My Intent
In creating this space what I hope is that you will enter in, settle in, and feel at home. Feel juicy awhile, have the embers of your passions stirred, or maybe your funnybone tickled. I also am hoping to create here a place for people to connect and maybe create together in some way–with ideas, feelings, hopes, fears. A place where people might come and read something and feel less alone, a place where in my own connecting I feel less alone. So I hope you will share here if you are moved to do so.
Two years ago (from the date I am launching this site), my home on the Chesapeake Bay, along with much of my old life, was swept away by the winds and water of a hurricane. This allowed something else to sweep in. I found a new home that has been moving me into a way of being that feels very rich, intertwining the physical and soulful. I am surrounded by acres of old trees, in a hollow filled with beautiful creatures, including brown thrashers, wild turkeys, and red foxes. I choose to spend much of my time in this place, soaking up the beauty and letting it flow out in movement, art, words. I also spend a lot of time doing what my friends sometimes call “thinking too much”. Which can mean anything from noting all the details of my dream the night before about an opalescent toad, to grappling with whether being alone is being selfish or just who I am, to pondering whether having flabby thighs feels ok and is just me nowadays or if my deeper desire is to move like the big feral cat that lives up the hill. Putting some of my thoughts and experiences here is my way of inviting you and more of the world to sit on my porch a bit and engage your senses and your heart and your soul.
The name “the sensuous broom” came to me one day as I was thinking of my aunt. Remembering when we visited her southern home, surrounded by trees like my home, but pine trees. Early in the morning I’d hear her voice drifting in my window on the pine -scented breeze, as I drifted in and out of sleep. Sweeping her long curving drive with her broom. In her shorts, her high-heeled sandals clicking and her red lipstick smudged from drinking her sweet iced tea, she’d be talking to her dogs (”ya’ll boys be sweet now” as they’d tussle, “Momma’ll feed you right soon.”) She’d also be feeding the birds, the squirrels, and the neighbor’s cats (and every other thing alive), fanning herself as she moseyed along, dabbing her face with the handkerchief she kept tucked in her bra. And now in the evening, as I swish my own broom slowly back and forth down the long drive, I know the same pleasure. And see how that pleasure goes out the window when leaf blowers come in. “Sensuous Broom” also evokes for me the desire for magic –to be transported, to fly. As well as the more humble uses of the broom - like chasing raccoons and poking the cats out from under the car when I want them to come in. And of course there is that powerful image in me of all that was swept away two years ago.

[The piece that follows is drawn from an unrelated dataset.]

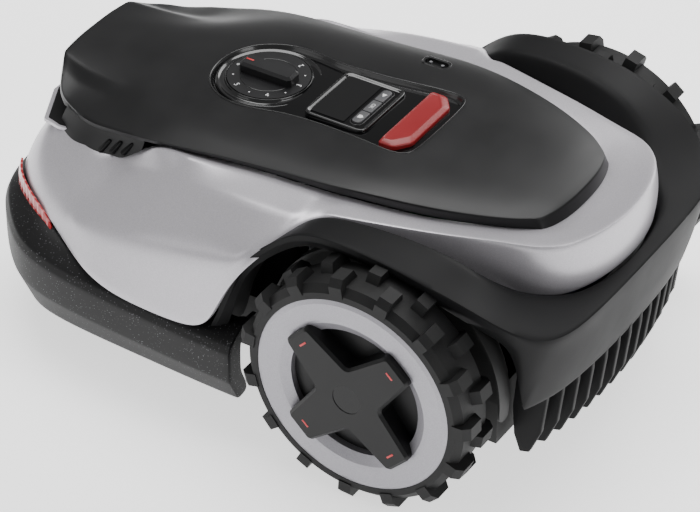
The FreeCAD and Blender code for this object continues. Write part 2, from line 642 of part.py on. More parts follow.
def hood_plan(inset):
    """Right-hand outline of the hood seen from above, closed by its reflection."""
    side = [(44, S.hood_front_y + inset), (88, S.hood_front_y + 36), (110, S.hood_front_y + 66),
            (S.hood_half - 9, S.caster_y + 30), (S.hood_half - 14, S.dial_y), (109, S.axle_y - 68),
            (90, S.axle_y + 20), (58, S.hood_rear_y - 18), (40, S.hood_rear_y - inset)]
    right = [(as_size(x) - inset, y) for x, y in side]
    return right + [(-x, y) for x, y in reversed(right)]


def hood_stations(drop):
    """Half-width, rim height, shoulder and crown height of the hood along its length."""
    crown, seat = S.hood_crown_z - drop, S.seat_z
    rows = [
        (S.hood_front_y, 54, 46, seat - 12, crown - 21),
        (S.hood_front_y + 36, 94, 62, seat - 14, crown - 19),
        (S.hood_front_y + 77, 117, 70, seat - 8, crown - 16),
        (S.caster_y + 30, S.hood_half - 9, 74, seat + 1, crown - 13),
        (S.dial_y, S.hood_half - 14, 74, seat + 6, crown - 8),
        (S.dial_y + 63, S.hood_half - 17, 72, seat + 11, crown - 4),
        (S.axle_y - 68, 110, 68, seat + 17, crown),
        (S.axle_y - 20, 101, 62, seat + 15, crown),
        (S.axle_y + 21, 90, 54, seat + 14, crown - 1),
        (S.hood_rear_y - 37, 74, 46, seat + 12, crown - 4),
        (S.hood_rear_y - 18, 58, 40, seat + 9, crown - 8),
        (S.hood_rear_y, 42, 34, seat + 6, crown - 12),
    ]
    base = seat - 24
    return [(y, mirrored([(as_size(w) - drop, base), (as_size(w) - drop, rim),
                          (0.86 * as_size(w) - drop, rim + 0.55 * (crown_z - rim)), (as_size(shoulder), crown_z)]))
            for y, w, shoulder, rim, crown_z in rows]


def make_hood():
    outer = loft(hood_stations(0))
    inner = loft(hood_stations(S.hood_wall))
    shorter = block(-400, 400, S.hood_front_y + S.hood_wall, S.hood_rear_y - S.hood_wall, 0, 400)
    shape = outer.cut(inner.common(shorter))
    side, rear = shell_stations()
    for stations in (side, rear):
        shape = shape.cut(loft([(y, mirrored([(x, z) for x, z in points])) for y, points in stations]))
    solids = sorted(shape.Solids, key=lambda solid: solid.Volume)
    shape = solids[-1]
    shape = shape.cut(upright(panel_plan(S.gap), S.panel_z - 40, S.panel_z + 40))
    shape = shape.cut(oval(S.rain_radius + S.gap, S.panel_z - 40, 80))
    feature("hood", shape)


# ---- Controls -----------------------------------------------------------------------------------

def panel_plan(grow):
    """Outline of the gloss panel that holds the dial, the display and the stop button."""
    dial, rear = S.dial_y, S.stop_y + S.stop_depth / 2
    side = [(22, dial - S.dial_ring_radius - 5 - grow), (42, dial - 24), (S.dial_ring_radius + 7, dial),
            (S.display_half + 8, S.display_y - S.display_depth / 2), (S.stop_half + 4, S.stop_y - S.stop_depth / 2 - 6),
            (S.stop_half + 7, S.stop_y), (S.stop_half + 2, rear), (30, rear + 8 + grow)]
    right = [(as_size(x) + grow, y) for x, y in side]
    return right + [(-x, y) for x, y in reversed(right)]


def oval(radius, low, height):
    """A rounded slot shape at the rain sensor's place, long along the mower."""
    x, y, half = S.rain_x, S.rain_y, S.rain_half
    ends = [drum(radius, height, x, y + way * half, low) for way in (-1, 1)]
    middle = block(x - radius, x + radius, y - half, y + half, low, as_size(low) + height)
    return ends[0].fuse([ends[1], middle]).removeSplitter()


def make_panel():
    """The panel's face follows the hood, a little below it."""
    low = S.dial_face_z - 8
    face = [(S.dial_y - 60, S.dial_face_z), (S.dial_y + 30, S.dial_face_z + 1), (S.display_y, S.panel_z + 1),
            (S.stop_y + 40, S.panel_z + 4)]
    outline_points = face + [(S.stop_y + 40, low), (S.dial_y - 60, low)]
    corners = [FreeCAD.Vector(-100, float(y), float(z)) for y, z in outline_points]
    side_view = Part.Face(Part.makePolygon(corners + corners[:1])).extrude(FreeCAD.Vector(200, 0, 0))
    shape = side_view.common(upright(panel_plan(as_size(0)), low - 5, low + 30))
    shape = shape.cut(drum(S.dial_ring_radius, 40, 0, S.dial_y, low - 5))
    frame_front, frame_rear = S.display_y - S.display_depth / 2, S.display_y + S.display_depth / 2
    shape = shape.cut(block(-S.display_half, S.display_half, frame_front, frame_rear, low - 5, low + 40))
    shape = shape.cut(block(-S.stop_half - 1, S.stop_half + 1, S.stop_y - S.stop_depth / 2 - 1,
                            S.stop_y + S.stop_depth / 2 + 1, low - 5, low + 40))
    feature("control_panel", shape)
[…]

So, I hope you’ll venture into this forest and join me. Tell me a dream– I love moving through dreamtime. Tell me what you think and feel. Have a bit of something yummy to eat — my friend Rafe will be fixing something new every month, with my own offerings occasionally. ( I promise no grits.) And share a recipe of your own if you’d like.
Let something sweep through you that might be just what you long for or just what you forgot you needed.